All of which means that work-life balance (that awful phrase!) isn't just a woman's issue. Hasn't been for a long time. And flexible work scenarios are no longer about making grudging accommodations for women who dare to have a family and a job. A Time magazine and Rockefeller Foundation poll from last fall showed the majority of Americans believe that flexibility would help them be more productive in both realms of their lives. Eighty-five percent of Americans believe that businesses that fail to adapt will lose their best workers.
It's not just about child care (though, let's face it, child care is a tough one). It's about families searching for a way to find balance. The polling data show men and women want later start times, telecommuting and teleworking options, compressed work weeks.
The Obamas moved to recognize the issue, hosting a Forum on Work Life Balance back in March. At the event, the president urged Americans to see this as a gender-less problem -- and embraced telecommuting and mobile work options. (Heather Boushey, senior economist at the Center for American Progress, noted dryly, however, that as great as the conference was, the White House also chose that day to announce an expansion of new offshore drilling, effectively burying this full-day conference in the news cycle.)
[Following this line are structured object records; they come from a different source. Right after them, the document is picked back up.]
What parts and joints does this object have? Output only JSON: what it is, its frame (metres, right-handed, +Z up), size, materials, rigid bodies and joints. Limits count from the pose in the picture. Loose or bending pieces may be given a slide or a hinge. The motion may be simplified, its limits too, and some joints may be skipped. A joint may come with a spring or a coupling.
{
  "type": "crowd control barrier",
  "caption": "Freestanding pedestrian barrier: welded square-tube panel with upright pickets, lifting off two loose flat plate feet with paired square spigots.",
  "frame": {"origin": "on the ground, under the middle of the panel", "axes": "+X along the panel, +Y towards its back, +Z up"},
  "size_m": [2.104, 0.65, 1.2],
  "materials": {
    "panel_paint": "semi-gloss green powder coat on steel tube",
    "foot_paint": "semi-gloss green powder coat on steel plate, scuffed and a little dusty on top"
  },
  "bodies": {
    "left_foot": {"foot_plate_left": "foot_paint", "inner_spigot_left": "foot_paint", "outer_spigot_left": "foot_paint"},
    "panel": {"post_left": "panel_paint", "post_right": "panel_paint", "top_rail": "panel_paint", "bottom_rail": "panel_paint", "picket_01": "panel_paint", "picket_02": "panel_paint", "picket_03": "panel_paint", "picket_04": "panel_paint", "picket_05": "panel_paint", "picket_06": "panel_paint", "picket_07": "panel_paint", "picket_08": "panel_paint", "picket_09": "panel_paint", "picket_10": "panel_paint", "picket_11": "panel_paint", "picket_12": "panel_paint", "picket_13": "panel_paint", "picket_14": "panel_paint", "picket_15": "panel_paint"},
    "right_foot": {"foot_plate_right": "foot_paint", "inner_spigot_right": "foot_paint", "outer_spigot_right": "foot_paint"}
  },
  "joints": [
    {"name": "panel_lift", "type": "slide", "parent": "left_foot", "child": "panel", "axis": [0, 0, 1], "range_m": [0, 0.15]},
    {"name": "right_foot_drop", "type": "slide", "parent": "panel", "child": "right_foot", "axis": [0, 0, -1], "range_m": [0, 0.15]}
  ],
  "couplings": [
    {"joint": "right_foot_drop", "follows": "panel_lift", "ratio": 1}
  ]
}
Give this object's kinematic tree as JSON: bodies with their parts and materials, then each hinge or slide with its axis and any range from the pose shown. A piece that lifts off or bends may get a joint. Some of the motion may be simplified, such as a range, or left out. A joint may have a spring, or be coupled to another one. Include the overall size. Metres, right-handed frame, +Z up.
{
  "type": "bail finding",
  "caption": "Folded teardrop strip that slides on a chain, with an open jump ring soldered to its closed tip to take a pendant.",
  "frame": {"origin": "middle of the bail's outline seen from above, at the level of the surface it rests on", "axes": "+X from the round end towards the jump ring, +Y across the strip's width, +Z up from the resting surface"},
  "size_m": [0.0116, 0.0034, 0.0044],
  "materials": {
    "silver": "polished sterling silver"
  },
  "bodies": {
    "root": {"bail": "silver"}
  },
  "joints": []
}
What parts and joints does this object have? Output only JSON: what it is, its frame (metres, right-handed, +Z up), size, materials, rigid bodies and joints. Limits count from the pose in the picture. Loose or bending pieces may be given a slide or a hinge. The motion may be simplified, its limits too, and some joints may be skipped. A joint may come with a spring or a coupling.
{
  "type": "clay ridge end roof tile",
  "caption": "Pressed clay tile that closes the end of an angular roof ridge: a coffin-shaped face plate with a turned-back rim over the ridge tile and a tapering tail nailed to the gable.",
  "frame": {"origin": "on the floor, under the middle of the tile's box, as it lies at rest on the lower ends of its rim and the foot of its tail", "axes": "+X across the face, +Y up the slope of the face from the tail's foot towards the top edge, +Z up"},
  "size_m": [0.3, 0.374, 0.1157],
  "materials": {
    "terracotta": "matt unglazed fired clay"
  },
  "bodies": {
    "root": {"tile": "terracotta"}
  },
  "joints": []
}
The New America conference last week was a bit of an "OK, what now?" moment. For all the new energy around the issue, Congress doesn't appear to be paying close attention to this massive social shift. "Flexible policies make employees more, not less, productive," Katie Corrigan, director of Georgetown University Law Center's Workplace Flexibility 2010, told the crowd. And yet, she noted, there is a "disconnect" between the reality of flexible work and the legislation on the ground. The Telework Improvements Act, which would have allowed federal employees to work from a remote location for 20 percent of their hours over a two-week period, was voted down by the House of Representatives the first week of May. Its unfortunate demise showed politicians aren't nearly as in sync with their constituents as these conferences would have you hope for. Almost makes you wonder, as Corrigan pointed out, whether they find it all "frivolous."
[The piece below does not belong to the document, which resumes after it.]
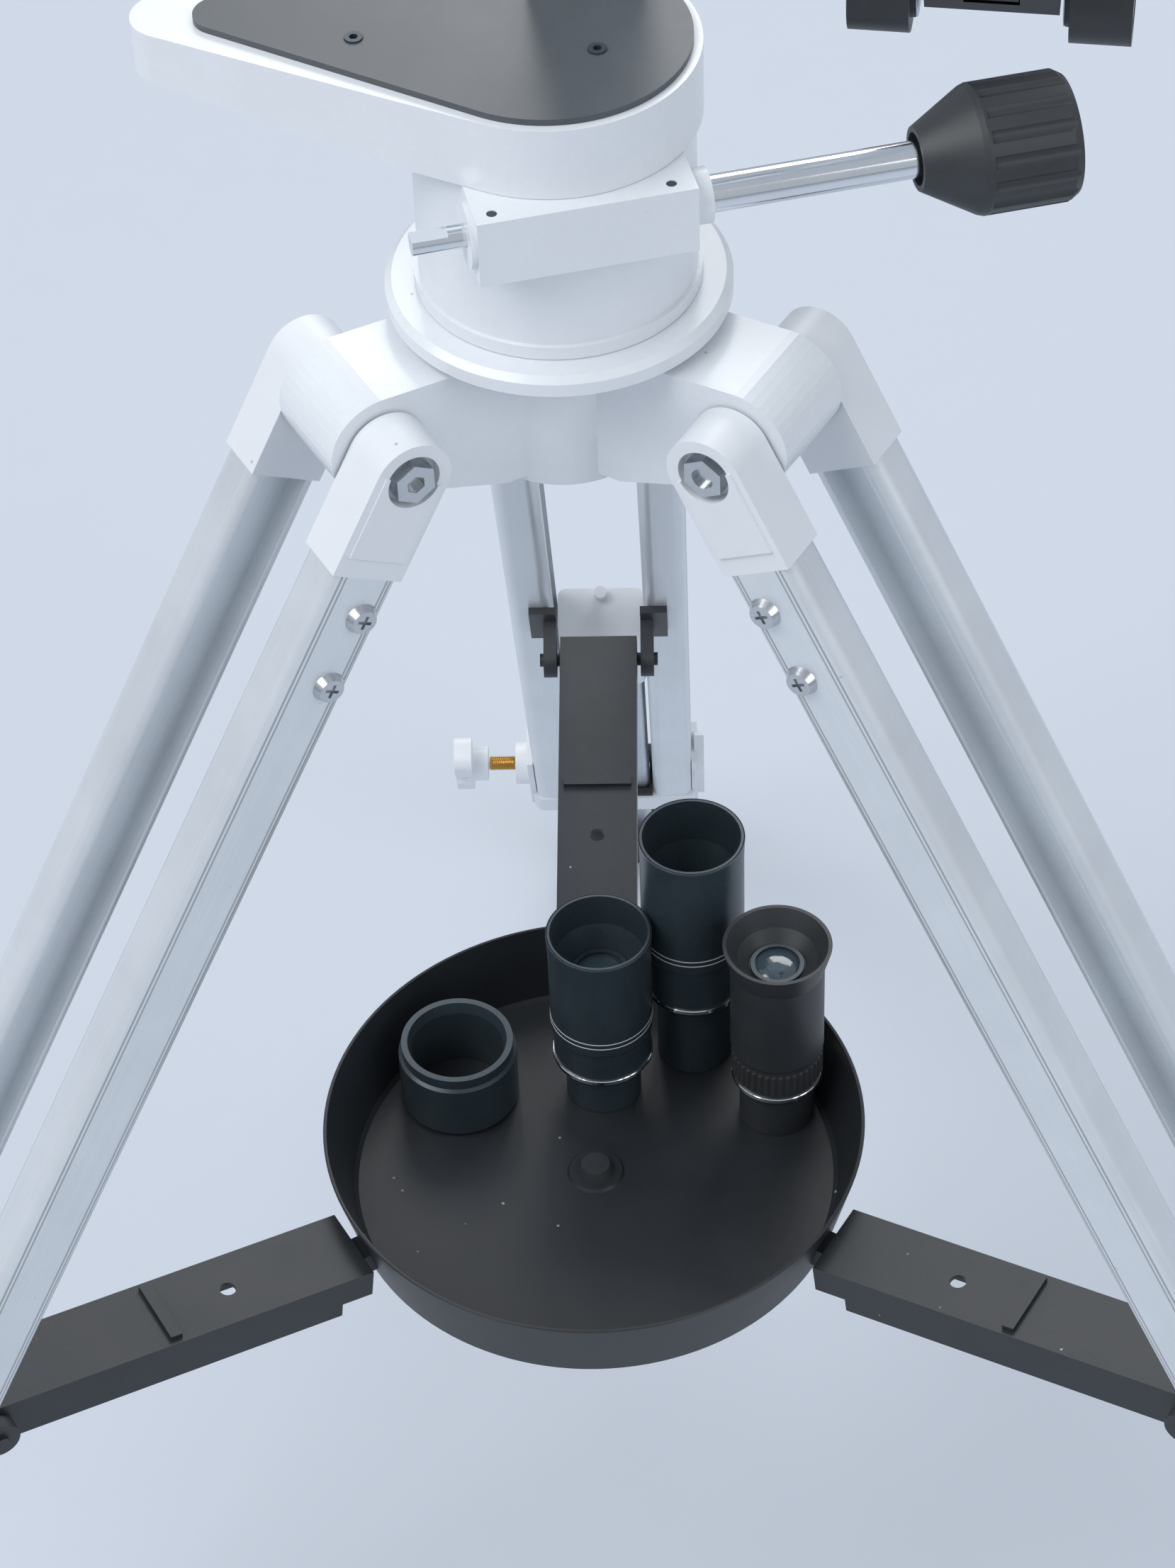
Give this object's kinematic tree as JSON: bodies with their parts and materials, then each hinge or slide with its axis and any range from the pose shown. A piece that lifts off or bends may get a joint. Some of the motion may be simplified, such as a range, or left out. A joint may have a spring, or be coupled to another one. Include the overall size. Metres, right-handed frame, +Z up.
{
  "type": "telescope on tripod",
  "caption": "Small refractor on an alt-azimuth mount and an aluminium tripod with a round accessory tray holding loose eyepieces.",
  "frame": {"origin": "on the floor under the tripod's vertical axis", "axes": "+Z up along the azimuth axis, +Y towards the rear leg, -Y the front between the other two legs"},
  "size_m": [0.9438, 0.8493, 1.4866],
  "materials": {
    "white_paint": "satin",
    "rail_metal": "brushed",
    "black_paint": "satin",
    "black_plastic": "fine texture",
    "steel": "plated",
    "chrome": "polished",
    "brass": "machined",
    "white_plastic": "satin",
    "rubber": "matt",
    "glass": "coated",
    "cover_grey": "satin"
  },
  "bodies": {
    "stand": {"tripod_head": "white_paint", "pivot_bolts": "steel", "pivot_nuts": "steel", "head_bolt": "steel", "azimuth_flange": "white_paint"},
    "left_leg": {"left_rails": "rail_metal", "left_caps": "white_plastic", "left_screws": "steel", "left_lugs": "black_plastic", "left_collar": "white_plastic"},
    "left_extension": {"left_inner": "rail_metal", "left_guide": "white_plastic", "left_foot": "rubber"},
    "left_clamp": {"left_knob": "white_plastic"},
    "left_brace": {"left_arm": "black_paint"},
    "right_leg": {"right_rails": "rail_metal", "right_caps": "white_plastic", "right_screws": "steel", "right_lugs": "black_plastic", "right_collar": "white_plastic"},
    "right_extension": {"right_inner": "rail_metal", "right_guide": "white_plastic", "right_foot": "rubber"},
    "right_clamp": {"right_knob": "white_plastic"},
    "right_brace": {"right_arm": "black_paint"},
    "rear_leg": {"rear_rails": "rail_metal", "rear_caps": "white_plastic", "rear_screws": "steel", "rear_lugs": "black_plastic", "rear_collar": "white_plastic"},
    "rear_extension": {"rear_inner": "rail_metal", "rear_guide": "white_plastic", "rear_foot": "rubber"},
    "rear_clamp": {"rear_knob": "white_plastic"},
    "rear_brace": {"rear_arm": "black_paint"},
    "tray": {"tray": "black_paint", "tray_screw": "black_plastic"},
    "wheel": {"azimuth_wheel": "brass"},
    "mount": {"turret": "white_paint", "worm_housing": "white_paint", "side_arm": "white_paint", "arm_cover": "cover_grey", "mount_screws": "steel", "column": "white_paint"},
    "worm": {"azimuth_worm": "chrome", "azimuth_knob": "black_plastic"},
    "telescope": {"altitude_hub": "chrome", "saddle": "white_paint", "tube": "white_paint", "dew_shield": "white_paint", "objective": "glass", "focuser": "black_paint"},
    "draw": {"draw_tube": "chrome", "dust_plug": "black_plastic"},
    "focus": {"focus_knobs": "black_plastic"},
    "spare_long_loose": {"spare_long": "black_paint"},
    "spare_short_loose": {"spare_short": "black_paint"},
    "spare_flared_loose": {"spare_flared": "black_plastic"},
    "spacer_ring_loose": {"spacer_ring": "black_paint"}
  },
  "joints": [
    {"name": "left_fold", "type": "hinge", "parent": "stand", "child": "left_leg", "pos_m": [-0.06928, -0.04, 0.793], "axis": [0.5, -0.866, 0], "range_deg": [0, 1]},
    {"name": "left_slide", "type": "slide", "parent": "left_leg", "child": "left_extension", "axis": [0.4317, 0.2492, 0.8669], "range_m": [-0.18, 0.05]},
    {"name": "left_clamp_turn", "type": "hinge", "parent": "left_leg", "child": "left_clamp", "pos_m": [-0.35842, -0.28892, 0.14109], "axis": [0.5, -0.866, 0], "range_deg": [-120, 120]},
    {"name": "left_brace_turn", "type": "hinge", "parent": "left_leg", "child": "left_brace", "pos_m": [-0.24172, -0.13956, 0.37872], "axis": [0.5, -0.866, 0], "range_deg": [0, 24.29]},
    {"name": "right_fold", "type": "hinge", "parent": "stand", "child": "right_leg", "pos_m": [0.06928, -0.04, 0.793], "axis": [0.5, 0.866, 0], "range_deg": [0, 1]},
    {"name": "right_slide", "type": "slide", "parent": "right_leg", "child": "right_extension", "axis": [-0.4317, 0.2492, 0.8669], "range_m": [-0.18, 0.05]},
    {"name": "right_clamp_turn", "type": "hinge", "parent": "right_leg", "child": "right_clamp", "pos_m": [0.42942, -0.16594, 0.14109], "axis": [0.5, 0.866, 0], "range_deg": [-120, 120]},
    {"name": "right_brace_turn", "type": "hinge", "parent": "right_leg", "child": "right_brace", "pos_m": [0.24172, -0.13956, 0.37872], "axis": [0.5, 0.866, 0], "range_deg": [0, 24.29]},
    {"name": "rear_fold", "type": "hinge", "parent": "stand", "child": "rear_leg", "pos_m": [0, 0.08, 0.793], "axis": [-1, 0, 0], "range_deg": [0, 1]},
    {"name": "rear_slide", "type": "slide", "parent": "rear_leg", "child": "rear_extension", "axis": [0, -0.4985, 0.8669], "range_m": [-0.18, 0.05]},
    {"name": "rear_clamp_turn", "type": "hinge", "parent": "rear_leg", "child": "rear_clamp", "pos_m": [-0.071, 0.45486, 0.14109], "axis": [-1, 0, 0], "range_deg": [-120, 120]},
    {"name": "rear_brace_turn", "type": "hinge", "parent": "rear_leg", "child": "rear_brace", "pos_m": [0, 0.27912, 0.37872], "axis": [-1, 0, 0], "range_deg": [0, 24.29]},
    {"name": "tray_lift", "type": "slide", "parent": "stand", "child": "tray", "axis": [0, 0, 1], "range_m": [0, 0.0672]},
    {"name": "azimuth_coarse", "type": "hinge", "parent": "stand", "child": "wheel", "pos_m": [0, 0, 0.8785], "axis": [0, 0, 1], "continuous": true},
    {"name": "azimuth_fine", "type": "hinge", "parent": "wheel", "child": "mount", "pos_m": [0, 0, 0.8785], "axis": [0, 0, 1], "continuous": true},
    {"name": "worm_turn", "type": "hinge", "parent": "mount", "child": "worm", "pos_m": [0.01064, -0.04269, 0.8785], "axis": [0.9703, 0.2419, 0], "continuous": true},
    {"name": "altitude", "type": "hinge", "parent": "mount", "child": "telescope", "pos_m": [0.02971, -0.00417, 1.134], "axis": [0.9903, -0.1392, 0], "range_deg": [-8, 55]},
    {"name": "focus_slide", "type": "slide", "parent": "telescope", "child": "draw", "axis": [-0.0696, -0.4951, 0.866], "range_m": [-0.04, 0]},
    {"name": "focus_turn", "type": "hinge", "parent": "telescope", "child": "focus", "pos_m": [0.15306, 0.1047, 0.86552], "axis": [0.9903, -0.1392, 0], "range_deg": [-1, 350]},
    {"name": "spare_long_lift", "type": "slide", "parent": "tray", "child": "spare_long_loose", "axis": [0, 0, 1], "range_m": [0, 0.1]},
    {"name": "spare_short_lift", "type": "slide", "parent": "tray", "child": "spare_short_loose", "axis": [0, 0, 1], "range_m": [0, 0.1]},
    {"name": "spare_flared_lift", "type": "slide", "parent": "tray", "child": "spare_flared_loose", "axis": [0, 0, 1], "range_m": [0, 0.1]},
    {"name": "spacer_ring_lift", "type": "slide", "parent": "tray", "child": "spacer_ring_loose", "axis": [0, 0, 1], "range_m": [0, 0.1]}
  ],
  "couplings": [
    {"joint": "left_brace_turn", "follows": "left_fold", "ratio": 24.237},
    {"joint": "right_fold", "follows": "left_fold", "ratio": 1},
    {"joint": "right_brace_turn", "follows": "left_fold", "ratio": 24.237},
    {"joint": "rear_fold", "follows": "left_fold", "ratio": 1},
    {"joint": "rear_brace_turn", "follows": "left_fold", "ratio": 24.237},
    {"joint": "tray_lift", "follows": "left_fold", "m_per_rad": 3.8189},
    {"joint": "worm_turn", "follows": "azimuth_fine", "ratio": 60},
    {"joint": "focus_turn", "follows": "focus_slide", "rad_per_m": -150}
  ]
}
The Telework Improvements Act flew under the radar for a lot of us -- it would have affected only federal workers -- but as the blog Undress for Success noted: "The Congressional Budget Office estimated it would cost $30 million to implement the bill over a five-year period. But when a snowstorm costs $71 million a day in lost government productivity" -- because there are no mechanisms in place for employees to work from home -- "it's hard to imagine why the bill was nixed. About 5 percent of government workers telecommute regularly, but 61 percent could." Based on their Telework Savings Calculator, if workers worked from home just one day every other week, as required by the bill, "the government would gain an increase in productivity by over $2 billion a year; save $6.2 billion in real estate, electricity, and related costs; and save $10 billion in absenteeism and employee turnover expenses." Altogether, party politics cost the treasury $15 billion.
Teleworking isn't perfect –--I know, I do it. I've got a two-bedroom apartment and a less-than-ideal child-care situation, in which I'm in hiding from the baby while I write, leaving her with a babysitter (whom she loves, thank God!) in the living room. But I know I'm lucky. I've got no commute, and while exhausting, I can finish my work after bedtime and if something goes awry during the day or I'm just missing the baby, I can pop out and see her. Any work-kid scenario can be hard. And yet, without a newsroom to go to, I've gotten as much or more work done this month -- this week -- as ever.
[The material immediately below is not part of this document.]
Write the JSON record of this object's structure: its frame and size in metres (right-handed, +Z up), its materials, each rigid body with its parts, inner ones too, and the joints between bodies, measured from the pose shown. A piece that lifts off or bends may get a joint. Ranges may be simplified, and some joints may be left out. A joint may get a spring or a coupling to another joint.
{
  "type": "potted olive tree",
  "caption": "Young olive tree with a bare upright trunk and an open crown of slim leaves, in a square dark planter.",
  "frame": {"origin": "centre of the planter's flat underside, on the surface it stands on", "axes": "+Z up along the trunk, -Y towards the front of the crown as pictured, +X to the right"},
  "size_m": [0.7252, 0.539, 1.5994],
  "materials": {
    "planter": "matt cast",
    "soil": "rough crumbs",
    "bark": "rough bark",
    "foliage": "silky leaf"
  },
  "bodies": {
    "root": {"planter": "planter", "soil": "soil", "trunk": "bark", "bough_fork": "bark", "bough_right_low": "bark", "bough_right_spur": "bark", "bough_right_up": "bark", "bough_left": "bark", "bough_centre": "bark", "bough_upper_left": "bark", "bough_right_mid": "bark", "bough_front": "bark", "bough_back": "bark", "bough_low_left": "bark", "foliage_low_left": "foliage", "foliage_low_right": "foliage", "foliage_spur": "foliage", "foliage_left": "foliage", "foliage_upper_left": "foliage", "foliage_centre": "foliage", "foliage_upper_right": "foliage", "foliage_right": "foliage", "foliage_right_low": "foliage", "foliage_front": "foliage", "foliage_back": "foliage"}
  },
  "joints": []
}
But if Congress can't grant federal workers the right to telework, even after the massive snowstorms brought D.C. to a halt this past winter, how are we going to win more family-friendly legislation?
"There is a big, huge disconnect between what people want and need . . . and how this is perceived as not a campaign issue," said Corrigan. "This is too big an issue not to be bipartisan. When you think about what it would take to move the workplace, and to adapt to these new realities, it will not be a one-shot solution. There is not one piece of legislation, no one, perfect business practice; this really does take a big push from multiple sectors -- the public sector . . . the private sector. . . and someone to capture the will of the people."